An unidentified hacker appears to have breached Uber’s security systems and gained access to vast amounts of data using a simple technique that amounts to badgering employees until they grant access using their mobile phones. It’s a tactic that is likely to work on most companies–maybe even yours.
“Hi @here I announce I am a hacker and [your company] has suffered a data breach.” What would you do if every one of your employees received that message via Slack or another companywide messaging system? Uber employees received that very message, according to press reports, and the hacker also reportedlyposted an explicit photo to an internal page for employees.
The company confirmed that it was dealing with a cyberattack. Uber assured the public that it had “not seen” that customers’ personal data or trip history had been compromised. But given the screenshots the hacker shared, though, he had gained high-level access to Uber’s systems, so it may be that he simply chose to not to access that information. (The hacker is male, according to The New York Times.) He did not appear to be after data that he could sell; rather his intent seems to have been to embarrass Uber. One of his messages contained the sign-off “uberunderpaisdrives.”

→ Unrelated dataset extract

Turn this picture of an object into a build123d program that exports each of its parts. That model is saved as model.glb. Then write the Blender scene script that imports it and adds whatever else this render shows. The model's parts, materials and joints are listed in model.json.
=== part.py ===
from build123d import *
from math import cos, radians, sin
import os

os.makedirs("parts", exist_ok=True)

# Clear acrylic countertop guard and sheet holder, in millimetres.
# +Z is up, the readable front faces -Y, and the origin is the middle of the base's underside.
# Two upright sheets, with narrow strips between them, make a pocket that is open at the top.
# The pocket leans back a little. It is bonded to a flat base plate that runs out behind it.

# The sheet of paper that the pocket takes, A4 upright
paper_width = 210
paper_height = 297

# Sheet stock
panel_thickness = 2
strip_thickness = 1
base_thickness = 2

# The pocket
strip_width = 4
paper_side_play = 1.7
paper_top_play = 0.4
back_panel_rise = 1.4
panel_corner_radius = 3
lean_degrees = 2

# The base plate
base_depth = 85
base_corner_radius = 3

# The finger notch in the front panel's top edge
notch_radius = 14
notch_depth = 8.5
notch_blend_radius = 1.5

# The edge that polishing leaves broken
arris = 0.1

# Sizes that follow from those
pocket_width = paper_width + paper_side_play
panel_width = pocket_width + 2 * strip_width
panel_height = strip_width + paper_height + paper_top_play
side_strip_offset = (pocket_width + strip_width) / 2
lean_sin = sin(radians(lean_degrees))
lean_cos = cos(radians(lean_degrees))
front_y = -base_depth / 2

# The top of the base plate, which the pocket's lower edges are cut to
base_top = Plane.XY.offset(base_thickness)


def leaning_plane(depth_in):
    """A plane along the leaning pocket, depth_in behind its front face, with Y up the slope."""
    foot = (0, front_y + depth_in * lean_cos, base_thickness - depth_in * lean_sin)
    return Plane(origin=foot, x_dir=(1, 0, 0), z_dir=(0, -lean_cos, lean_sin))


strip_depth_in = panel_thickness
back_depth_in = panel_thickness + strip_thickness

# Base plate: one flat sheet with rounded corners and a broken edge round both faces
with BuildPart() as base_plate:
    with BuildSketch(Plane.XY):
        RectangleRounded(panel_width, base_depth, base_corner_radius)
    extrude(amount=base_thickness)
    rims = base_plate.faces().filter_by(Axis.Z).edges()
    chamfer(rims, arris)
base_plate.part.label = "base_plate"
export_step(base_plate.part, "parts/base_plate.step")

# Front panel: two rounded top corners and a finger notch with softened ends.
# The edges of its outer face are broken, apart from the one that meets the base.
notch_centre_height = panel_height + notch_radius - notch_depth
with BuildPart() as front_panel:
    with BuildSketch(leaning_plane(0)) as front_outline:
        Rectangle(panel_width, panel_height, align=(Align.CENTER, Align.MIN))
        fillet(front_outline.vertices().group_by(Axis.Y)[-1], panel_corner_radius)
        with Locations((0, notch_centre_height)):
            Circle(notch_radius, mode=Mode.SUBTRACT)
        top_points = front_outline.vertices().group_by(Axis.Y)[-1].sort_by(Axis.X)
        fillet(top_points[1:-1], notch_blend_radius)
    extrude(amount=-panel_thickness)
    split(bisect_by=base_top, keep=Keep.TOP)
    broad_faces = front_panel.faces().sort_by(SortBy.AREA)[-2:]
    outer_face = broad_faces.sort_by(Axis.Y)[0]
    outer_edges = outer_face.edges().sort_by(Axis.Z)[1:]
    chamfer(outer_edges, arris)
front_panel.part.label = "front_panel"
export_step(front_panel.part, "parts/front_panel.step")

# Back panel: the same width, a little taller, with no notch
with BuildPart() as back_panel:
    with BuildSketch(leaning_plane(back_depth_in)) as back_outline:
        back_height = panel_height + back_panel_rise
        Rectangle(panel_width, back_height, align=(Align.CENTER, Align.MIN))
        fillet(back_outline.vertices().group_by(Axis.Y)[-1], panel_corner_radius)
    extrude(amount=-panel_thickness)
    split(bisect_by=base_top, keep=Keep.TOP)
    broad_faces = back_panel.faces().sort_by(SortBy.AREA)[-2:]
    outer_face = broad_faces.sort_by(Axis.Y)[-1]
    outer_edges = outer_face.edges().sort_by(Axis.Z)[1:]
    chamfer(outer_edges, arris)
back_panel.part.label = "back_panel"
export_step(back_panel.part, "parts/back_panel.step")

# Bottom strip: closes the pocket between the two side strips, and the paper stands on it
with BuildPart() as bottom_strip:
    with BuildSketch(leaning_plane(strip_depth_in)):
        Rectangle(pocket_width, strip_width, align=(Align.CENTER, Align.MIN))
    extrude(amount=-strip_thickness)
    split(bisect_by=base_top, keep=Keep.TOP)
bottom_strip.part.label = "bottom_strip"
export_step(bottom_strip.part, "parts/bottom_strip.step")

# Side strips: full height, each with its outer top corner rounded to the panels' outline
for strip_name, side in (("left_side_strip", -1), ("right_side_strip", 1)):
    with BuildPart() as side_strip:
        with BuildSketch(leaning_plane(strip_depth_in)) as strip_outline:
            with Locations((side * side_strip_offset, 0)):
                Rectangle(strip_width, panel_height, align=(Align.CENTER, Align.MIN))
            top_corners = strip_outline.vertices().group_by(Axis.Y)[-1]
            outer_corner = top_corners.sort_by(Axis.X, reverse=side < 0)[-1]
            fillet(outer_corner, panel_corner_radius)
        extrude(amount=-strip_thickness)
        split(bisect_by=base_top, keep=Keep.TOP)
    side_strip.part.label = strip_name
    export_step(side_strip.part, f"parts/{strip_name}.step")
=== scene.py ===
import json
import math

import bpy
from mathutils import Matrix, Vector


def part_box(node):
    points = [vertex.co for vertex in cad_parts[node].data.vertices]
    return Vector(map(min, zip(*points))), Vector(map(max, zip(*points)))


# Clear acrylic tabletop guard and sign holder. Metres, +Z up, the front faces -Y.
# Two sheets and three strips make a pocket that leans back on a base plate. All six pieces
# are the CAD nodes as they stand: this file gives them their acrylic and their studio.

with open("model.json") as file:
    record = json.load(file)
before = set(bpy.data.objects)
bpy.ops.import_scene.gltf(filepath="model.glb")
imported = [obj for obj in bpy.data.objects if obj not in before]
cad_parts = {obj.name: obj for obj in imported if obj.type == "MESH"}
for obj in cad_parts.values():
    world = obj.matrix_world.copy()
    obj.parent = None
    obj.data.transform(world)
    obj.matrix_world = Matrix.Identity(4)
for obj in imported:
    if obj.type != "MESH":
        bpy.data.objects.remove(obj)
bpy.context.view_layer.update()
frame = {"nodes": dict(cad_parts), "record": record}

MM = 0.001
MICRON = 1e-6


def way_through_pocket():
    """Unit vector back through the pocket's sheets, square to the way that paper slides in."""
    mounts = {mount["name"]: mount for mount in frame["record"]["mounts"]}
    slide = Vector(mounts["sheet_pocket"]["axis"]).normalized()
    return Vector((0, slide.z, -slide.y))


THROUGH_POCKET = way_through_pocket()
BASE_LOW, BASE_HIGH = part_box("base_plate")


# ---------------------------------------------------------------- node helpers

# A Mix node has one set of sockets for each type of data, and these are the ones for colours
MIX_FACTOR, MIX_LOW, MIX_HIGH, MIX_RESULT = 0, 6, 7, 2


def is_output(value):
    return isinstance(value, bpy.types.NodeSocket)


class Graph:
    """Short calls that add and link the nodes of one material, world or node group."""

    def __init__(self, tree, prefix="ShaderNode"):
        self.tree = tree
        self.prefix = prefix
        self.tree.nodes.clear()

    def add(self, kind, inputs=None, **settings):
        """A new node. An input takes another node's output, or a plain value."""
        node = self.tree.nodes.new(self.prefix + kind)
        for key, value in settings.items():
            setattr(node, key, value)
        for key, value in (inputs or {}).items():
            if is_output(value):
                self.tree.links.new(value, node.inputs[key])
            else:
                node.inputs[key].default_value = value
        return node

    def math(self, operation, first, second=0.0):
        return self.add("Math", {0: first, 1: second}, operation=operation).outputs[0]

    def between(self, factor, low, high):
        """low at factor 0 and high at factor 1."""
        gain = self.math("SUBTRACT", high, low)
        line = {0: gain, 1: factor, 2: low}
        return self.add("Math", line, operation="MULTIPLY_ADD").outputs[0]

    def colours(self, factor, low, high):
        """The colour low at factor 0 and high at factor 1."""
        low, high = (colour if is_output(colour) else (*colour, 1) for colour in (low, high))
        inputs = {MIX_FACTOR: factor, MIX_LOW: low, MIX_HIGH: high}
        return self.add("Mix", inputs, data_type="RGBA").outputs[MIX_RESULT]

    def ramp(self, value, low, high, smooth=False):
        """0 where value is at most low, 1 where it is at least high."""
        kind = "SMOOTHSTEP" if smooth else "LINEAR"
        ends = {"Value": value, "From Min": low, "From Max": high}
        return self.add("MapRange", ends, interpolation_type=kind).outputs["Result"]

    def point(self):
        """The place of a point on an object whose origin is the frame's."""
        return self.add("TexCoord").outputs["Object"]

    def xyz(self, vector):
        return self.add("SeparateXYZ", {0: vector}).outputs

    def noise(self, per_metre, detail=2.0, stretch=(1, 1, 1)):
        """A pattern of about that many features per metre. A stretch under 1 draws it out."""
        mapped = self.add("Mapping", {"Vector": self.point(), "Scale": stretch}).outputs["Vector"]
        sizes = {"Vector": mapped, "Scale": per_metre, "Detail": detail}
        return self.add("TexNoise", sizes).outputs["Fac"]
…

Even though none of Uber’s customer data apparently fell into the hacker’s hands, this and other recent breaches should concern you because it’s highly possible the same tactics could work against your company, or any company you do business with. According to a statement on Uber’s website, the hacker gained access to Uber’s systems via a contractor. The contractor had a device compromised by malware, giving hackers access to the contractor’s username and password. Uber believes the hacker purchased these credentials on the dark web.
But Uber also uses two-factor authentication, or MFA. In its most common form, MFA requires users to supply a code sent to them by text, but in many cases, users are simply required to respond to a push notification on their smartphones. The reasoning is that if someone attempting to log in can prove that they physically possess the smartphone associated with that account, they must be the account owner.

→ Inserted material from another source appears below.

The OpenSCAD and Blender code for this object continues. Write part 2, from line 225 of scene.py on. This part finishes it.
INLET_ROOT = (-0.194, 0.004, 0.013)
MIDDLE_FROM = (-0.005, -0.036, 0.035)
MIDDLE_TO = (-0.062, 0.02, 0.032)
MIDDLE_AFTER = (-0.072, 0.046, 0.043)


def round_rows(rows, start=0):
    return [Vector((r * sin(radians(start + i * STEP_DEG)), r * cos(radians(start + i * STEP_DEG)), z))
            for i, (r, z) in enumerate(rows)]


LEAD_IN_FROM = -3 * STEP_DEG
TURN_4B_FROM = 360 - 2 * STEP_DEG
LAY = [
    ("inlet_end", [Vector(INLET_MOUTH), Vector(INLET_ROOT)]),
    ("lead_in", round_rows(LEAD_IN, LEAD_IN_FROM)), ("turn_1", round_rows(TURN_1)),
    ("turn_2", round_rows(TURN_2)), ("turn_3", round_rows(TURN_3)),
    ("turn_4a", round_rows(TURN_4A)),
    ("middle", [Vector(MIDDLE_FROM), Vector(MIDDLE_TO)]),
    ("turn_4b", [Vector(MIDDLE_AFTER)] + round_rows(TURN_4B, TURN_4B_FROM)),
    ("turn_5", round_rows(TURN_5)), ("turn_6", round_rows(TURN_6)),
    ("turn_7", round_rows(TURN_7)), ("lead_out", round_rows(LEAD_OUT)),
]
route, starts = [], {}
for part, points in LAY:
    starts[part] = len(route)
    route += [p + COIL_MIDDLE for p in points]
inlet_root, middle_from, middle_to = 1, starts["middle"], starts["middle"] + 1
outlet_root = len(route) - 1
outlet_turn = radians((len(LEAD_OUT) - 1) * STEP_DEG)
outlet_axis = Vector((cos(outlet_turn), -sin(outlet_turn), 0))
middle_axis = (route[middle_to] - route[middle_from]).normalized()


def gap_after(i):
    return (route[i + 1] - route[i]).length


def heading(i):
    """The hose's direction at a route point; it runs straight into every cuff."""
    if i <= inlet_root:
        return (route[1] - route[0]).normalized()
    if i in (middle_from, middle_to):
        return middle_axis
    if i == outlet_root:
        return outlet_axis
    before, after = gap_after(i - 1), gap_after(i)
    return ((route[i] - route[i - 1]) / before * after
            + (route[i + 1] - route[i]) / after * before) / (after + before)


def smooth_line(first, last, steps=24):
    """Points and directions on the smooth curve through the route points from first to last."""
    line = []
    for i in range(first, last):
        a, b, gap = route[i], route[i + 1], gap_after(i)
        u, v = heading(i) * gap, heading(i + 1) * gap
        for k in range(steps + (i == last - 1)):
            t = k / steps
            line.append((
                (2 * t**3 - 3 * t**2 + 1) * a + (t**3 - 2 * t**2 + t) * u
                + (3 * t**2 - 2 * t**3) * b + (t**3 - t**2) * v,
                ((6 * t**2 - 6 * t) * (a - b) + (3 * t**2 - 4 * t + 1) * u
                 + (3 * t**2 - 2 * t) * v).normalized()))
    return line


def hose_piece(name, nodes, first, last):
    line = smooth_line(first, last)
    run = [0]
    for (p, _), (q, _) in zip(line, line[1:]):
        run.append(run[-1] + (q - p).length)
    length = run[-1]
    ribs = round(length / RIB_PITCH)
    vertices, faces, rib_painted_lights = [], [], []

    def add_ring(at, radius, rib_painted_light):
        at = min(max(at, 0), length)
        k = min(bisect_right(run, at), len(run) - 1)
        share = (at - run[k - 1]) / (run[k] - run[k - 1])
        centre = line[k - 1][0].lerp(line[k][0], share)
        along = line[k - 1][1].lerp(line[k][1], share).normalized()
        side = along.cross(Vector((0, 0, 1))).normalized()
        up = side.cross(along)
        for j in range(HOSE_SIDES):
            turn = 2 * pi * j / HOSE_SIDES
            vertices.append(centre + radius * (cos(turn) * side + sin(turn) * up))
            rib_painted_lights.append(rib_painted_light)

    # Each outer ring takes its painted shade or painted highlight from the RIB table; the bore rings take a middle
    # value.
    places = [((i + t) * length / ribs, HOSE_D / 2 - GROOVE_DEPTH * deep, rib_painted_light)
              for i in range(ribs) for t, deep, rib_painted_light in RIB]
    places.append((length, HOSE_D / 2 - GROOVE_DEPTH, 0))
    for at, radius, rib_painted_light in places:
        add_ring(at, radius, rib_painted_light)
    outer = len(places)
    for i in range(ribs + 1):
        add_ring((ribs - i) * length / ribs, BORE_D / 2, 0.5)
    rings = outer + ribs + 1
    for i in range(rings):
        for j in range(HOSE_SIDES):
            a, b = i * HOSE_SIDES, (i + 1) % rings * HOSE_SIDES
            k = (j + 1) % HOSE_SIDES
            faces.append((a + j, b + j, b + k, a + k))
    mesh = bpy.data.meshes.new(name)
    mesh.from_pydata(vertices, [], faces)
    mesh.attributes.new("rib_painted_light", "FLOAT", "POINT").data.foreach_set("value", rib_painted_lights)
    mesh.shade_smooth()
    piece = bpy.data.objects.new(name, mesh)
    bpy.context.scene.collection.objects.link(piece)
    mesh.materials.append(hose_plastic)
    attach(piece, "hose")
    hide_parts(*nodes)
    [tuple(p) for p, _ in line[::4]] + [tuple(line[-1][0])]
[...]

Hackers have learned some ways to defeat this system by tricking users into helping them, a technique called “remote social engineering.” They attempt to log in over and over, sending a flood of push requests to users asking them to confirm a sign-in. Then, the hacker pretends to be a member of the company’s tech team requesting them to go ahead and approve the sign-in. In this case, the hacker apparently attempted to log in over and over for more than an hour, thus sending an hourlong barrage of push notifications to the contractor’s phone–enough that anyone would be eager to make it stop. The hacker followed up with a message in which he claimed to be a member of Uber’s IT team and asked the contractor to confirm the sign-in on their phone. The contractor complied, probably with some relief. This type of attack is sometimes called an “exhaustion attack.”
Attacks just like this are increasingly common, security expert Cedric Owen told Wired: “These types of breaches no longer surprise me.” What can you do to help your company stay safe?
1. Spread the word.
Exhaustion attacks work because people don’t know about them. So make sure your employees, colleagues, and business partners know about them. Warn them that if they get a series of sign-in push notifications they weren’t expecting, it’s most likely a hacker and they should alert your tech team right away.
2. Make it harder.
Providing a six-digit code is a bit more effort than simply responding yes to a push notification. Unwitting employees could still be fooled into doing it, but the extra step gives them a bit more time to consider whether they really should. It adds an extra step for the hacker, too, because they now have to somehow obtain the code from the legitimate user.
3. Consider a physical key.
Google and security company Cloudflare say they have put an end to phishing attacks like this one by requiring hard keys for authentication. Deploying hard keys (small devices that connect to your computer or other device and provide encrypted authentication) is obviously more expensive, and more of a pain in the neck than using smartphone-based authentication. But it might be worth it.
4. Don’t blame the victim.
Whatever you do, don’t subject employees to discipline or public humiliation if they give in to an exhaustion attack. The last thing you want to do is create an incentive for people to keep such attacks secret.
Besides, it’s not just Uber. Twilio–which actually provides multifactor authentication for its customers–got hacked in much the same way. And even Cloudflare says that three of its own employees gave in to an exhaustion attack–and those employees were not reprimanded for their lapse. “Having a paranoid but blame-free culture is critical for security,” the company noted in its blog post about the incident. Keep that in mind if there’s ever a successful exhaustion attack on your company. It truly could happen to anyone.